MATERIAL SUPPLIED –
--

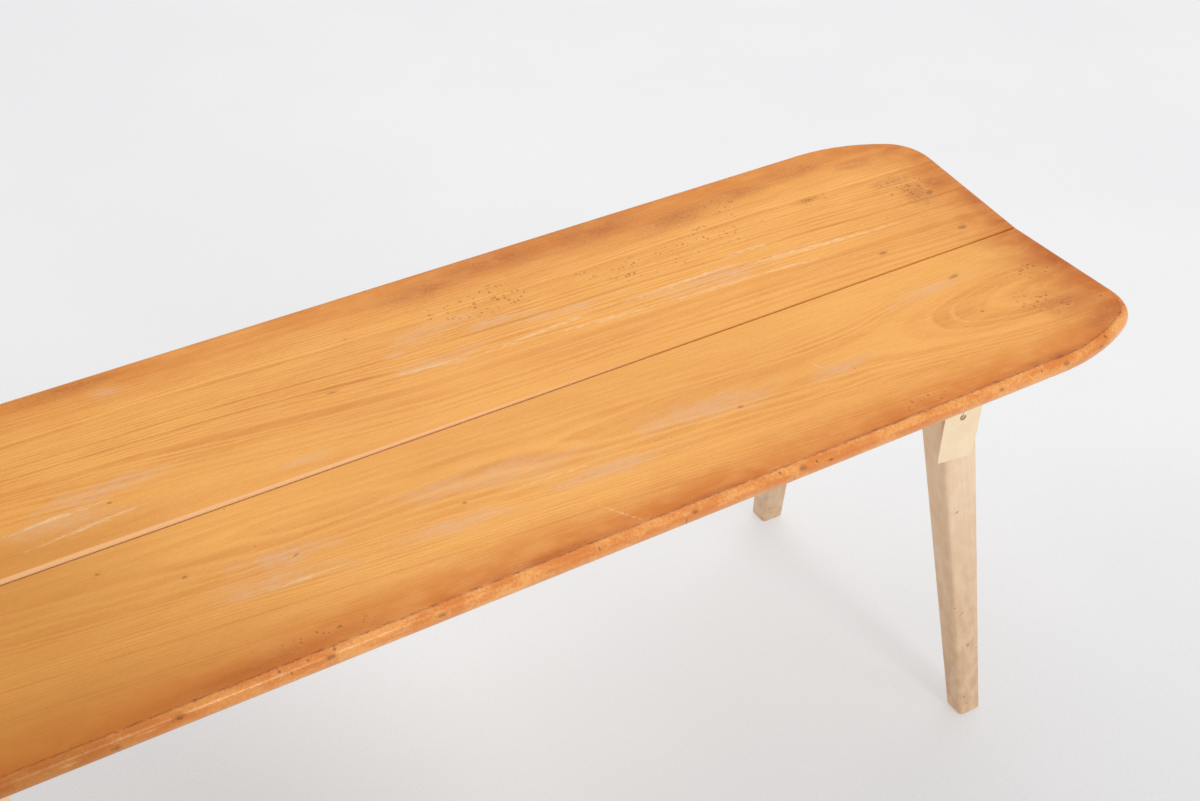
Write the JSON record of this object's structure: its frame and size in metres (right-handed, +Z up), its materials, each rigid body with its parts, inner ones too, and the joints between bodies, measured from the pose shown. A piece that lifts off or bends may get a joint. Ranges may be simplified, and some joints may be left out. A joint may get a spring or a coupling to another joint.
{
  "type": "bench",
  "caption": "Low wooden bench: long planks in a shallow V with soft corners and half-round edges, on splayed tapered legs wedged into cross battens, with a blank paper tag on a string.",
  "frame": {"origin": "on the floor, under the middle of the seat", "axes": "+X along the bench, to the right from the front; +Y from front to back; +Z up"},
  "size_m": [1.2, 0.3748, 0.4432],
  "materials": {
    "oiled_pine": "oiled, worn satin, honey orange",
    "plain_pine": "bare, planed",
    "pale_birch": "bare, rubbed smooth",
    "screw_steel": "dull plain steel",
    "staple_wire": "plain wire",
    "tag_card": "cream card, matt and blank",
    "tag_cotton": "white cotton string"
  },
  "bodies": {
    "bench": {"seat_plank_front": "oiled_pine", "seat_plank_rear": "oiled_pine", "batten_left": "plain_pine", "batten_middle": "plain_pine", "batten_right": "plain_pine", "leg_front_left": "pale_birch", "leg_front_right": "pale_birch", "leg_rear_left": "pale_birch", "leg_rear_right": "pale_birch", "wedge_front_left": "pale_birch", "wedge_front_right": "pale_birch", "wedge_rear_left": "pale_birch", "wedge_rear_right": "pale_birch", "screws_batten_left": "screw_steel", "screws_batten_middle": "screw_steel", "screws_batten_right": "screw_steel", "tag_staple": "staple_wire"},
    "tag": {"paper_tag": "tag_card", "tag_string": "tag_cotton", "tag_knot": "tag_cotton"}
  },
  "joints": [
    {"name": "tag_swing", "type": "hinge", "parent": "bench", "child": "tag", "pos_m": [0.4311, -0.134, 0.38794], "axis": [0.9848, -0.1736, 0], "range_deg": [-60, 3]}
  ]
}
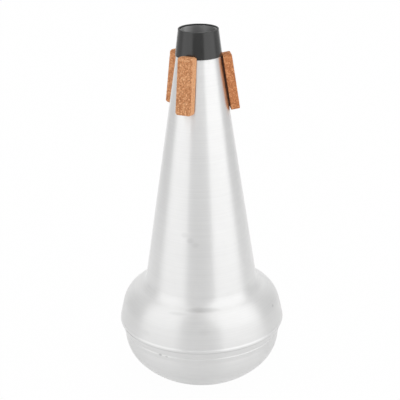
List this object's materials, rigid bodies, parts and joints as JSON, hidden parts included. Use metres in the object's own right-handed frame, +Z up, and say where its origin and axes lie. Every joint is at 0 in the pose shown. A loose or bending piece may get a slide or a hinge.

--

INSTRUCTIONS TO FOLLOW –
Please output every record, keeping each line exact.

OUTPUT BELOW –
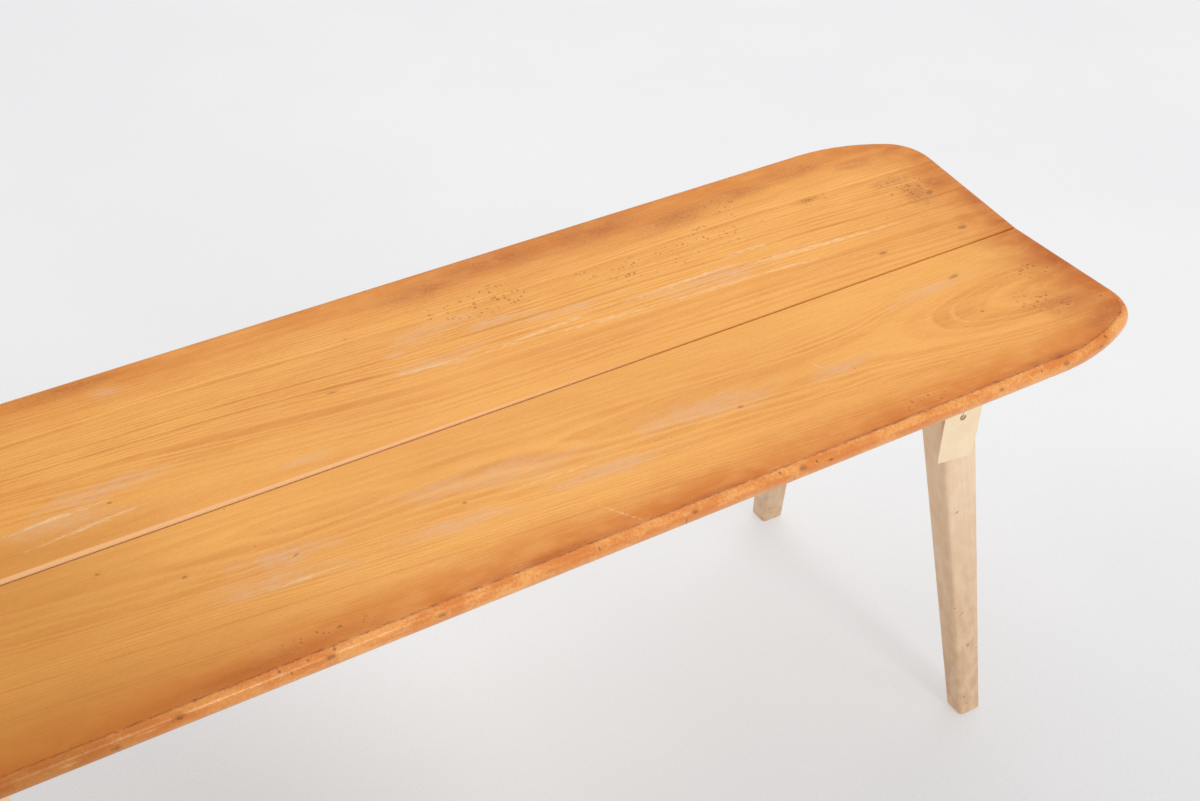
Write the JSON record of this object's structure: its frame and size in metres (right-handed, +Z up), its materials, each rigid body with its parts, inner ones too, and the joints between bodies, measured from the pose shown. A piece that lifts off or bends may get a joint. Ranges may be simplified, and some joints may be left out. A joint may get a spring or a coupling to another joint.
{
  "type": "bench",
  "caption": "Low wooden bench: long planks in a shallow V with soft corners and half-round edges, on splayed tapered legs wedged into cross battens, with a blank paper tag on a string.",
  "frame": {"origin": "on the floor, under the middle of the seat", "axes": "+X along the bench, to the right from the front; +Y from front to back; +Z up"},
  "size_m": [1.2, 0.3748, 0.4432],
  "materials": {
    "oiled_pine": "oiled, worn satin, honey orange",
    "plain_pine": "bare, planed",
    "pale_birch": "bare, rubbed smooth",
    "screw_steel": "dull plain steel",
    "staple_wire": "plain wire",
    "tag_card": "cream card, matt and blank",
    "tag_cotton": "white cotton string"
  },
  "bodies": {
    "bench": {"seat_plank_front": "oiled_pine", "seat_plank_rear": "oiled_pine", "batten_left": "plain_pine", "batten_middle": "plain_pine", "batten_right": "plain_pine", "leg_front_left": "pale_birch", "leg_front_right": "pale_birch", "leg_rear_left": "pale_birch", "leg_rear_right": "pale_birch", "wedge_front_left": "pale_birch", "wedge_front_right": "pale_birch", "wedge_rear_left": "pale_birch", "wedge_rear_right": "pale_birch", "screws_batten_left": "screw_steel", "screws_batten_middle": "screw_steel", "screws_batten_right": "screw_steel", "tag_staple": "staple_wire"},
    "tag": {"paper_tag": "tag_card", "tag_string": "tag_cotton", "tag_knot": "tag_cotton"}
  },
  "joints": [
    {"name": "tag_swing", "type": "hinge", "parent": "bench", "child": "tag", "pos_m": [0.4311, -0.134, 0.38794], "axis": [0.9848, -0.1736, 0], "range_deg": [-60, 3]}
  ]
}
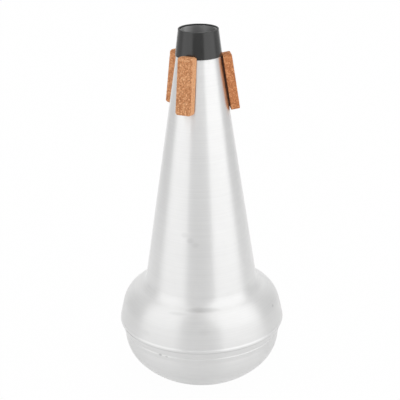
List this object's materials, rigid bodies, parts and joints as JSON, hidden parts included. Use metres in the object's own right-handed frame, +Z up, and say where its origin and axes lie. Every joint is at 0 in the pose shown. A loose or bending piece may get a slide or a hinge.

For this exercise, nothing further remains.